Arthur twisted his wedding ring. “So… do you want me to go over and beat him up or something? I could, but it’ll have to be on Tuesday. Busy until then.”
Was he joking? You could never be sure. “We are meant to be talking about my boyfriend troubles. You’re meant to say I’m too good for him, and that I’ll find someone else, but the bar’s been set pretty high given he’s a
n actual blueblood with actual palaces and Faberge eggs decorating his apartment.”
“Wealth’s not everything, Billi.”
“Said like a true Templar.”
“Does he make you happy? Sometimes?”
“Sometimes?” she asked. “Am I meant to settle with merely ‘sometimes’?”
“You don’t remember your mum. But Jamila was a tough, tough woman. More stubborn than anyone I’ve ever met and harder than my old drill sergeant in the Royal Marines. We had very different lives, different upbringings. And she worked all those shifts at the hospital. Living with a doctor’s not easy.” He looked out the window but Billi guessed he was looking backwards in time. “She made me happy, sometimes. But those times were a fair bit more precious than any Faberge egg. I suppose that’s what you get left with. Those ‘sometimes’ moments. But your heart soars. You’re carried up to the mountain top and to places no one else has ever been.”
Billi sat there, silently looking at her dad. She’d not heard him talk like that about her mum, not ever. At first, he’d never mentioned her, the memory of her had been too painful. By the time he’d been willing to share stories her mum had become a stranger to her. What made him talk about her like that now? Had he been waiting till Billi was old enough to understand his true, deepest feelings towards Jamila? Things you couldn’t explain to a child?
She loved Ivan. Didn’t she? What was there not to love? He was a fairy-tale prince after all. Every little girl’s dream of romance. More than that, they were the golden couple. At first it had been painful, how the crowd responded to him, the unbridled awe. Then the strange, bewildered looks at her and she knew what they’d been thinking.

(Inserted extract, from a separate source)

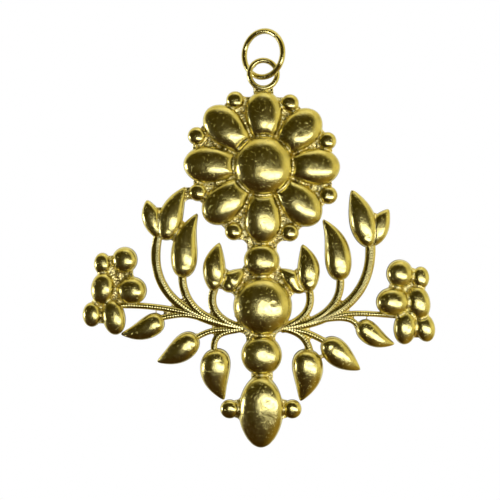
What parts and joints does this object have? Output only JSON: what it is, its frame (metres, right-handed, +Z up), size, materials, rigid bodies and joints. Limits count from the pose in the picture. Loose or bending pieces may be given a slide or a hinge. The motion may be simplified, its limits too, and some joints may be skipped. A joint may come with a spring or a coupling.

What’s he doing with her? Is it a charity thing?
They’d thought it wouldn’t, couldn’t, last. That he’d settle back to supermodels like before. There were still plenty of eligible European princesses on the party scene. The invites to Monaco, to summers sailing around Santorini and winters skiing at St. Moritz.
But Ivan had picked cold nights in graveyards fighting undead. Of hunting werewolves in the highlands and battling demons in the sewers beneath the city. He’d shed his blood for her.